Wednesday, November 13, 2013
12:00 AM
Palmer Commons, Great Lakes Room South

You’re so inspirational!” “You’re so brave!” (Cue the heroic music!) Or from the less inhibited: “What a shame!”  “What’s wrong with you?”  That’s the background noise of Harilyn Rousso’s life. Don’t Call Me Inspirational: A Disabled Feminist Talks Back, through intimate anecdote and observation, gives the lie to such nonsense and describes the damage it causes. The book is published by Temple University Press.

Rousso’s memoir is about overcoming prejudice against disability, not disability itself. It confronts not only prejudice but also the ways so-called “normal” people distinguish people with disabilities from everyone else by seeing them through the comforting but distorted lens of heroism, nobility and triumph over adversity—stereotypes that kill with kindness.

The book, a collection of short takes and longer narrative sections, is divided in five parts. The first, “Close Encounters with the Clueless” describes the often absurd and ignorant attitudes of friends, strangers and society. The cast of characters includes a beggar who won’t take a dollar from Rousso, a mere “cripple,” and a stranger in a coffee shop who wants her gone if not dead.

The second, “On Leaving Home,” focuses on family, describing, for example, Rousso’s relationship with her sister who teaches her the meaning of “fuck,” and with her mother who sends her off to college to face and find herself.

“On Not Looking in The Mirror” describes Rousso’s own prejudice toward her disabled body and her use of art and reflection to make peace with her seemingly unfeminine walk, speech patterns and facial movements.

In “What’s a Woman,” Rousso reflects on her father’s unspoken message that no man would want her, describes her abandonment on the day she buys her wedding dress, and portrays the healing effects of meeting the love of her life and discovering she’s not alone in hating her body (it’s a women’s issue, stupid!).

“On Claiming Disability” describes Rousso’s involvement with the disability rights community, particularly the disabled women’s community, enabling her to claim disability as a source of pride, positive identity and rebellion. She expresses her frustrations with able-bodied feminism, describes outrageous escapades with her disabled sisters, reveals her self-doubts and discoveries in her work with disabled adolescent girls, “disses” normalcy, exorcises the phantom freak within her, and offers an ode to her disabled self.

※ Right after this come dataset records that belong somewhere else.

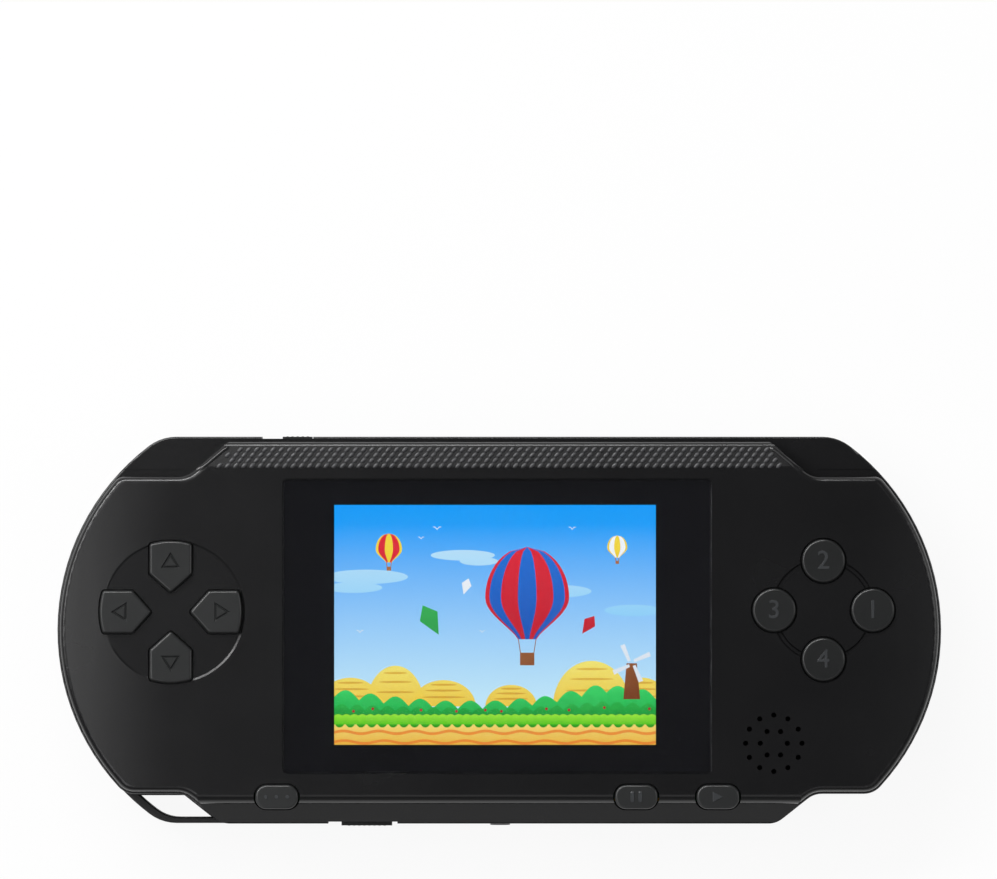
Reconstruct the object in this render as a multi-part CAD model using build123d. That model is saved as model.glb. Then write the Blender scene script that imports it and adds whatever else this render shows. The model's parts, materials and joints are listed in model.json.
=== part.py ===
from build123d import *
import math
import os

# A handheld game console that lies on its flat back.
# X runs to the right, Y towards its top edge and Z out of the screen, in millimetres.
# The origin is the middle of the back. Every other place follows from the sizes below.

# Case
end_bulge = 6.725
corner_radius = 8.0
side_wall = 1.8
ledge_wall = 1.6
back_wall = 1.5
roof = 1.9
back_round = 3.0
ledge_round = 0.35
ledge_drop = 0.9
seam_chamfer = 0.25
cut_over = 1.0
fixed_gap = 0.1

# The lower corners that are cut away, and the loop bar that spans the left one
notch_depth = 5.3
notch_from_end = 29.3
notch_run = 6.7
notch_round = 4.0
loop_bar = 1.1
loop_side_bar = 1.8
loop_low = 2.6
loop_height = 4.2
loop_root = 2.5
loop_rim = 0.35
loop_round = 0.35

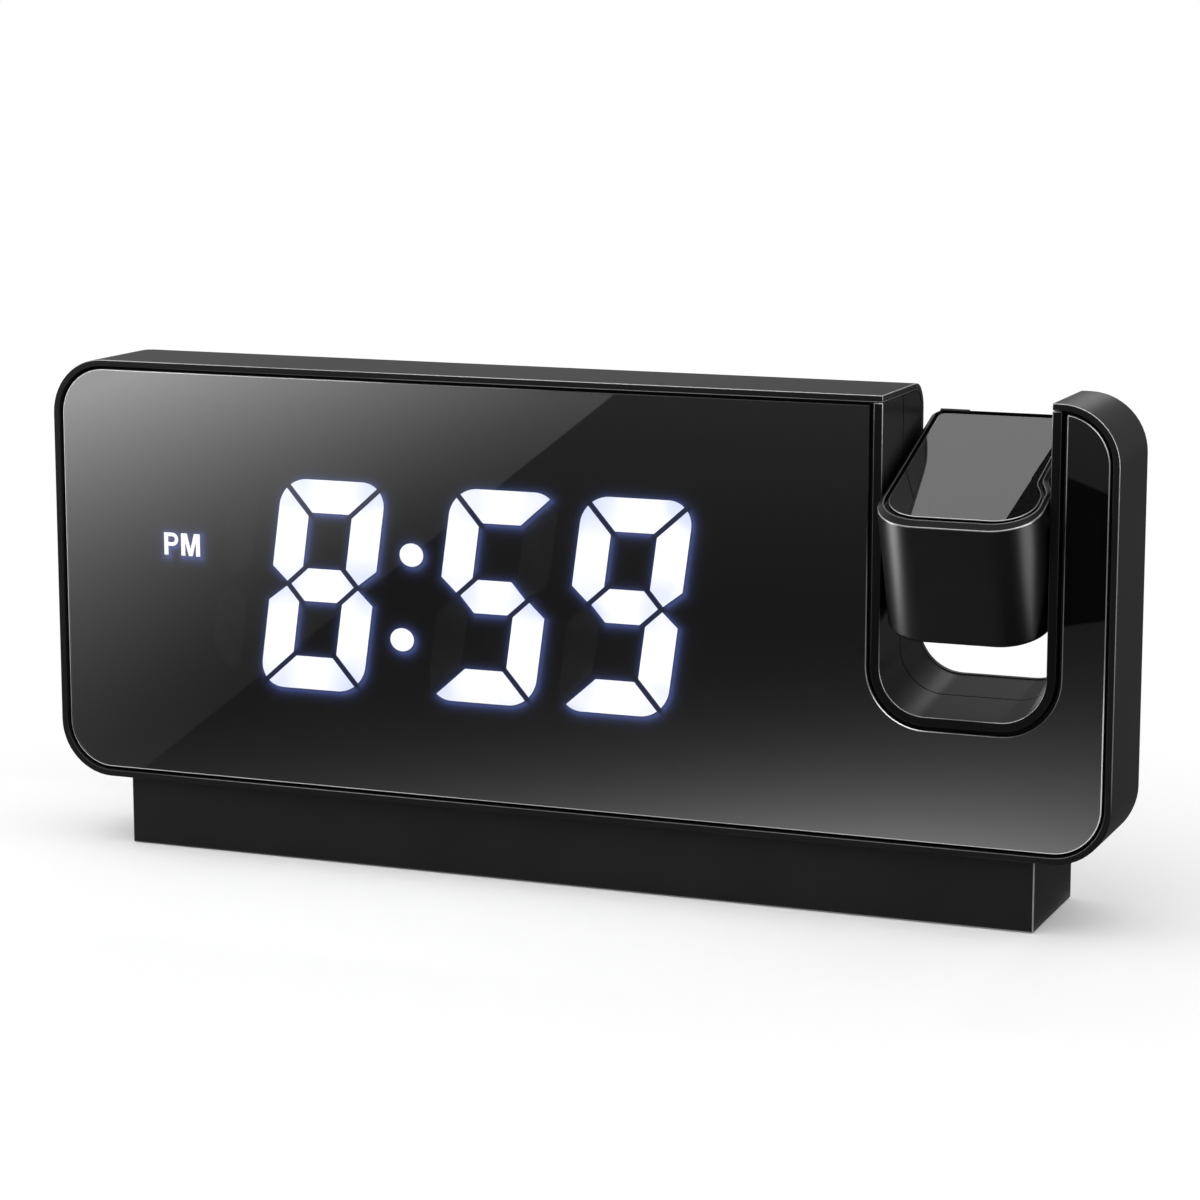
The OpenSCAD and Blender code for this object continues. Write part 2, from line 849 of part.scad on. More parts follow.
module usb_inlet() {
  color(steel) {
    deep(main_back, case_d - usb_sunk - main_back) translate([usb_in_x, usb_z]) difference() {
      oblong(usb_in[0], usb_in[1]);
      oblong(usb_in[0] - 2 * usb_wall, usb_in[1] - 2 * usb_wall);
    }
    deep(main_back, usb_foot) translate([usb_in_x, usb_z])
      oblong(usb_in[0] - usb_wall, usb_in[1] - usb_wall);
    deep(main_back + usb_foot / 2, usb_in_tongue[1]) translate([usb_in_x, usb_z])
      square([usb_in_tongue[0], usb_in_tongue[2]], center = true);
  }
}

module usb_outlet() {
  color(steel) {
    deep(main_back, case_d - usb_sunk - main_back) translate([usb_out_x, usb_z]) difference() {
      square(usb_out, center = true);
      square(usb_out - 2 * [usb_wall, usb_wall], center = true);
    }
    deep(main_back, usb_foot) translate([usb_out_x, usb_z])
      square(usb_out - [usb_wall, usb_wall], center = true);
    deep(main_back + usb_foot / 2, usb_out_tongue[1])
      translate([usb_out_x, usb_z + usb_out[1] / 2 - usb_wall - 0.8 * usb_out_tongue[2]])
      square([usb_out_tongue[0], usb_out_tongue[2]], center = true);
  }
}

module case_screws() {
  color(steel) {
    deep(split_at + tube_floor, screw_head_t) at_case_screws() circle(screw_head_r);
    deep(ledge_at + 2, split_at + tube_floor - ledge_at - 2) at_case_screws() circle(screw_r);
  }
}

module board_screws() {
  color(steel) {
    deep(main_back, board_screw_head_t) at_board_screws() circle(board_screw_head_r);
    deep(ledge_at + 3, main_back - ledge_at - 3) at_board_screws() circle(board_screw_r);
  }
}

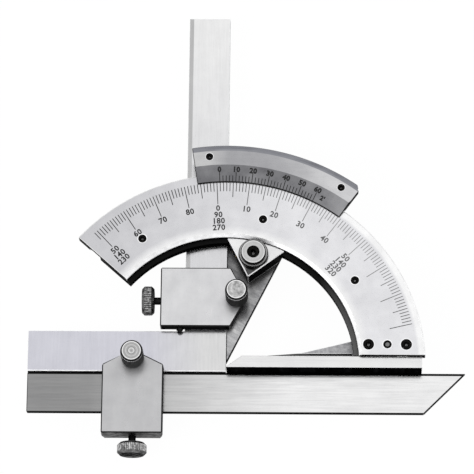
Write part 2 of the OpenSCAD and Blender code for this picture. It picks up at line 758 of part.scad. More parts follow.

A collage of images about Rousso’s life, rather than a formal portrait, Don’t Call Me Inspirational describes what it takes to move beyond the lies and clichés to forge a fulfilling life filled with love, work, community and rebellious acts.

This reading is sponsored in part by Services for Students with Disabilities, Disability Culture class, Screenline, Temple University Press, Nicola’s Books, and the Women's Studies Department.